Invasive Weed Threatens South Africa Rhino Sanctuary

Leon Marshall in Johannesburg
for National Geographic News
September 16, 2005

South Africa's oldest nature reserve is threatened by an alien invasion so fierce that environmentalists now fear for the renowned park's future.

Hluhluwe-Umfolozi Park has won world acclaim for its rhinoceros rehabilitation program, which brought the white rhino back from the brink of extinction and may do the same for the even more endangered black rhino.

But the park is being overrun by triffid weed (Chromolaena odorata), an invasive species from Central America. The plant spreads at such a rate—smothering indigenous vegetation and driving off animals—that it was named after the carnivorous plants from the 1951 sci-fi novel The Day of the Triffids.

Guy Preston, head of South Africa's anti-invasive program, says the weed's infestation could be catastrophic.

"The animals don't eat it, and if [it is] allowed to take over, they will leave," he said. "This will be the end of the world's third oldest park and with it will go about 3,000 jobs and millions in income for the region and the country."

"Like a Cancer"

The weed has already jumped from South Africa into Mozambique and Swaziland. It poses a growing threat to these countries, which lack the resources to fight the invasive plant.

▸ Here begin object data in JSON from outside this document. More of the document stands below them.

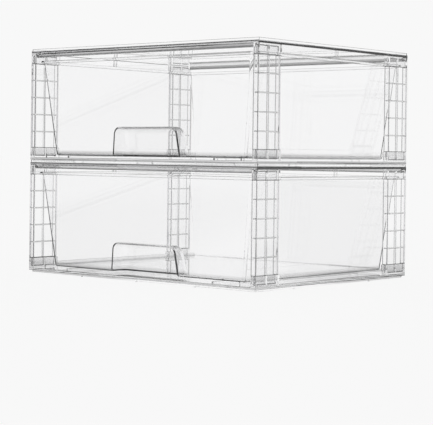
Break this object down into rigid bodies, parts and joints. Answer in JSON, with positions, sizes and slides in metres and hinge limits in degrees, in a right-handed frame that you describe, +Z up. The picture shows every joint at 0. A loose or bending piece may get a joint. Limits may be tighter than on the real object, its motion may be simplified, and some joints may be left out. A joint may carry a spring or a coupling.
{
  "type": "stackable drawer box",
  "caption": "Stacked open-sided frames in clear plastic, each holding a wide sliding drawer with tapered sides and a finger pocket low in its front.",
  "frame": {"origin": "middle of the footprint, on the surface that the feet stand on", "axes": "+X to the right across the front, +Y towards the rear, +Z up; the drawers open towards -Y"},
  "size_m": [0.351, 0.282, 0.2678],
  "materials": {
    "clear_panel": "clear moulded plastic, polished",
    "clear_post": "clear moulded plastic, polished",
    "clear_drawer": "clear moulded plastic, polished"
  },
  "bodies": {
    "lower_frame": {"lower_bottom_panel": "clear_panel", "lower_top_panel": "clear_panel", "lower_post_front_left": "clear_post", "lower_post_front_right": "clear_post", "lower_post_rear_left": "clear_post", "lower_post_rear_right": "clear_post"},
    "lower_drawer": {"lower_drawer": "clear_drawer"},
    "upper_frame": {"upper_bottom_panel": "clear_panel", "upper_top_panel": "clear_panel", "upper_post_front_left": "clear_post", "upper_post_front_right": "clear_post", "upper_post_rear_left": "clear_post", "upper_post_rear_right": "clear_post"},
    "upper_drawer": {"upper_drawer": "clear_drawer"}
  },
  "joints": [
    {"name": "lower_drawer_slide", "type": "slide", "parent": "lower_frame", "child": "lower_drawer", "axis": [0, -1, 0], "range_m": [0, 0.2]},
    {"name": "upper_tier_lift", "type": "slide", "parent": "lower_frame", "child": "upper_frame", "axis": [0, 0, 1], "range_m": [0, 0.05]},
    {"name": "upper_drawer_slide", "type": "slide", "parent": "upper_frame", "child": "upper_drawer", "axis": [0, -1, 0], "range_m": [0, 0.2]}
  ]
}
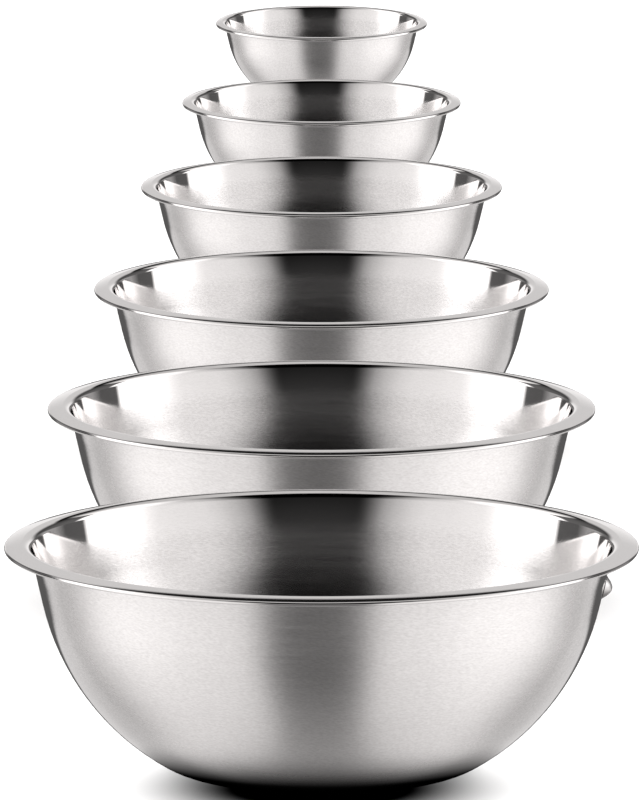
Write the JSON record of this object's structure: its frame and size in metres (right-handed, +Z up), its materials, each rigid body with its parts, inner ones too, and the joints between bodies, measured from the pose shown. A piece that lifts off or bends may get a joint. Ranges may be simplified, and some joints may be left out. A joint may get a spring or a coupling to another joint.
{
  "type": "nesting mixing bowl set",
  "caption": "Round stainless-steel nesting mixing bowls with flat rolled rims, standing in a row from large to small; the largest has a small domed lug at its side.",
  "frame": {"origin": "centre of the largest bowl's base, on the surface it stands on", "axes": "+Z up along the bowls' axes, +Y along the row towards the smallest bowl, +X to the side of the lug"},
  "size_m": [0.336, 2.426, 0.1228],
  "materials": {
    "bowl_steel": "satin brushed outside, bright inside and on the rim",
    "lug_steel": "polished dome, spot-welded"
  },
  "bodies": {
    "largest_bowl": {"largest_bowl": "bowl_steel", "side_lug": "lug_steel"},
    "second_bowl": {"second_bowl": "bowl_steel"},
    "third_bowl": {"third_bowl": "bowl_steel"},
    "fourth_bowl": {"fourth_bowl": "bowl_steel"},
    "fifth_bowl": {"fifth_bowl": "bowl_steel"},
    "smallest_bowl": {"smallest_bowl": "bowl_steel"}
  },
  "joints": [
    {"name": "lift_second_bowl", "type": "slide", "parent": "largest_bowl", "child": "second_bowl", "axis": [0, 0, 1], "range_m": [0, 0.13]},
    {"name": "lift_third_bowl", "type": "slide", "parent": "largest_bowl", "child": "third_bowl", "axis": [0, 0, 1], "range_m": [0, 0.13]},
    {"name": "lift_fourth_bowl", "type": "slide", "parent": "largest_bowl", "child": "fourth_bowl", "axis": [0, 0, 1], "range_m": [0, 0.13]},
    {"name": "lift_fifth_bowl", "type": "slide", "parent": "largest_bowl", "child": "fifth_bowl", "axis": [0, 0, 1], "range_m": [0, 0.13]},
    {"name": "lift_smallest_bowl", "type": "slide", "parent": "largest_bowl", "child": "smallest_bowl", "axis": [0, 0, 1], "range_m": [0, 0.13]}
  ]
}
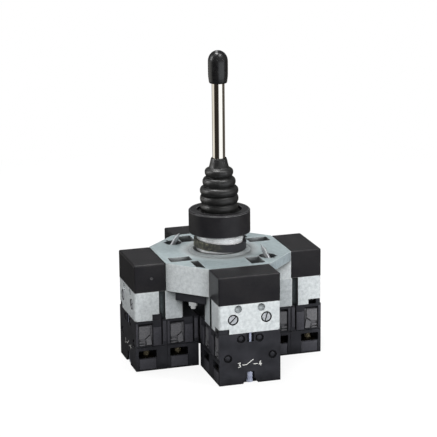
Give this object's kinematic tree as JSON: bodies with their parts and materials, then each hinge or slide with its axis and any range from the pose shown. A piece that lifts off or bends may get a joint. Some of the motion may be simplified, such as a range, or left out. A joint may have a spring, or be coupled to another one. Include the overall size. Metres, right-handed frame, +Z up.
{
  "type": "industrial joystick",
  "caption": "Panel-mount industrial joystick: stick with rubber boot and ring nut on a cross-shaped cast housing with contact blocks below each arm.",
  "frame": {"origin": "on the stick's axis, at the level of the contact blocks' undersides", "axes": "+Z up along the stick; the four arms lie along +X, -X, +Y and -Y"},
  "size_m": [0.091, 0.091, 0.1463],
  "materials": {
    "zinc_casting": "satin cast",
    "neck_steel": "machined",
    "rod_chrome": "polished",
    "screw_steel": "zinc plated",
    "screw_brass": "satin",
    "black_plastic": "satin",
    "block_plastic": "satin",
    "cover_plastic": "fine grain",
    "key_plastic": "satin",
    "black_rubber": "matte"
  },
  "bodies": {
    "base": {"base_casting": "zinc_casting", "mounting_neck": "neck_steel", "ring_nut": "black_plastic", "neck_gasket": "black_rubber", "clamp_screws": "screw_steel", "caps": "black_plastic", "arm_bodies": "zinc_casting", "arm_screws": "screw_steel", "outer_blocks": "block_plastic", "inner_blocks": "block_plastic", "block_covers": "cover_plastic", "face_keys": "key_plastic", "terminal_screws": "screw_brass", "fixed_contacts": "screw_brass", "carrier_plate": "black_plastic", "shield_screws": "screw_steel", "rocker_pins": "screw_steel", "gimbal_outer_pins": "screw_steel", "boot": "black_rubber"},
    "gimbal": {"gimbal_ring": "neck_steel", "gimbal_pin": "screw_steel"},
    "stick": {"lever_hub": "neck_steel", "lever_rod": "rod_chrome", "knob": "black_plastic", "tail_ball": "block_plastic"},
    "rocker_x": {"rocker_x": "black_plastic"},
    "rocker_y": {"rocker_y": "black_plastic"},
    "contact_front_outer": {"plunger_front_outer": "key_plastic", "bridge_front_outer": "screw_brass"},
    "contact_front_inner": {"plunger_front_inner": "key_plastic", "bridge_front_inner": "screw_brass"},
    "contact_right_outer": {"plunger_right_outer": "key_plastic", "bridge_right_outer": "screw_brass"},
    "contact_right_inner": {"plunger_right_inner": "key_plastic", "bridge_right_inner": "screw_brass"},
    "contact_back_outer": {"plunger_back_outer": "key_plastic", "bridge_back_outer": "screw_brass"},
    "contact_back_inner": {"plunger_back_inner": "key_plastic", "bridge_back_inner": "screw_brass"},
    "contact_left_outer": {"plunger_left_outer": "key_plastic", "bridge_left_outer": "screw_brass"},
    "contact_left_inner": {"plunger_left_inner": "key_plastic", "bridge_left_inner": "screw_brass"}
  },
  "joints": [
    {"name": "tilt_x", "type": "hinge", "parent": "base", "child": "gimbal", "pos_m": [0, 0, 0.054], "axis": [1, 0, 0], "range_deg": [-12, 12], "stiffness_Nm_per_rad": 0.35, "deforming": ["boot"]},
    {"name": "tilt_y", "type": "hinge", "parent": "gimbal", "child": "stick", "pos_m": [0, 0, 0.054], "axis": [0, 1, 0], "range_deg": [-12, 12], "stiffness_Nm_per_rad": 0.35},
    {"name": "rocker_x_tilt", "type": "hinge", "parent": "base", "child": "rocker_x", "pos_m": [0, 0, 0.0335], "axis": [0, 1, 0], "range_deg": [-6.25, 6.25]},
    {"name": "rocker_y_tilt", "type": "hinge", "parent": "base", "child": "rocker_y", "pos_m": [0, 0, 0.0287], "axis": [1, 0, 0], "range_deg": [-4.62, 4.62]},
    {"name": "press_front_outer", "type": "slide", "parent": "base", "child": "contact_front_outer", "axis": [0, 0, 1], "range_m": [-0.00305, 0.00305]},
    {"name": "press_front_inner", "type": "slide", "parent": "base", "child": "contact_front_inner", "axis": [0, 0, 1], "range_m": [-0.00183, 0.00183]},
    {"name": "press_right_outer", "type": "slide", "parent": "base", "child": "contact_right_outer", "axis": [0, 0, 1], "range_m": [-0.00413, 0.00413]},
    {"name": "press_right_inner", "type": "slide", "parent": "base", "child": "contact_right_inner", "axis": [0, 0, 1], "range_m": [-0.00248, 0.00248]},
    {"name": "press_back_outer", "type": "slide", "parent": "base", "child": "contact_back_outer", "axis": [0, 0, 1], "range_m": [-0.00305, 0.00305]},
    {"name": "press_back_inner", "type": "slide", "parent": "base", "child": "contact_back_inner", "axis": [0, 0, 1], "range_m": [-0.00183, 0.00183]},
    {"name": "press_left_outer", "type": "slide", "parent": "base", "child": "contact_left_outer", "axis": [0, 0, 1], "range_m": [-0.00413, 0.00413]},
    {"name": "press_left_inner", "type": "slide", "parent": "base", "child": "contact_left_inner", "axis": [0, 0, 1], "range_m": [-0.00248, 0.00248]}
  ],
  "couplings": [
    {"joint": "rocker_x_tilt", "follows": "tilt_y", "ratio": -0.51852},
    {"joint": "rocker_y_tilt", "follows": "tilt_x", "ratio": -0.38251},
    {"joint": "press_front_outer", "follows": "tilt_x", "m_per_rad": 0.014516},
    {"joint": "press_front_inner", "follows": "tilt_x", "m_per_rad": 0.0087022},
    {"joint": "press_right_outer", "follows": "tilt_y", "m_per_rad": 0.019678},
    {"joint": "press_right_inner", "follows": "tilt_y", "m_per_rad": 0.011796},
    {"joint": "press_back_outer", "follows": "tilt_x", "m_per_rad": -0.014516},
    {"joint": "press_back_inner", "follows": "tilt_x", "m_per_rad": -0.0087022},
    {"joint": "press_left_outer", "follows": "tilt_y", "m_per_rad": -0.019678},
    {"joint": "press_left_inner", "follows": "tilt_y", "m_per_rad": -0.011796}
  ]
}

The premier of South Africa's KwaZulu Natal province, home to the 237,216-acre (96,000-hectare) Hluhluwe-Umfolozi Park, has warned that triffid weed could destroy more of the region's parks and cripple the agricultural economy.

Triffid weed was unwittingly introduced to South Africa in the 1940s amid horse feed shipped from Central America.

"They are like a cancer," Preston said, speaking of the plant and other invasive species. "Mostly their big danger is that by the time you notice their spread it is out of hand."

Preston leads Working for Water, a government program that combines invasive plant eradication with job creation. Former South Africa President Nelson Mandela is the program's patron-in-chief.

The eradication project is now creating about 33,000 jobs a year, a boon to participating local communities in a country where unemployment and poverty remain formidable problems.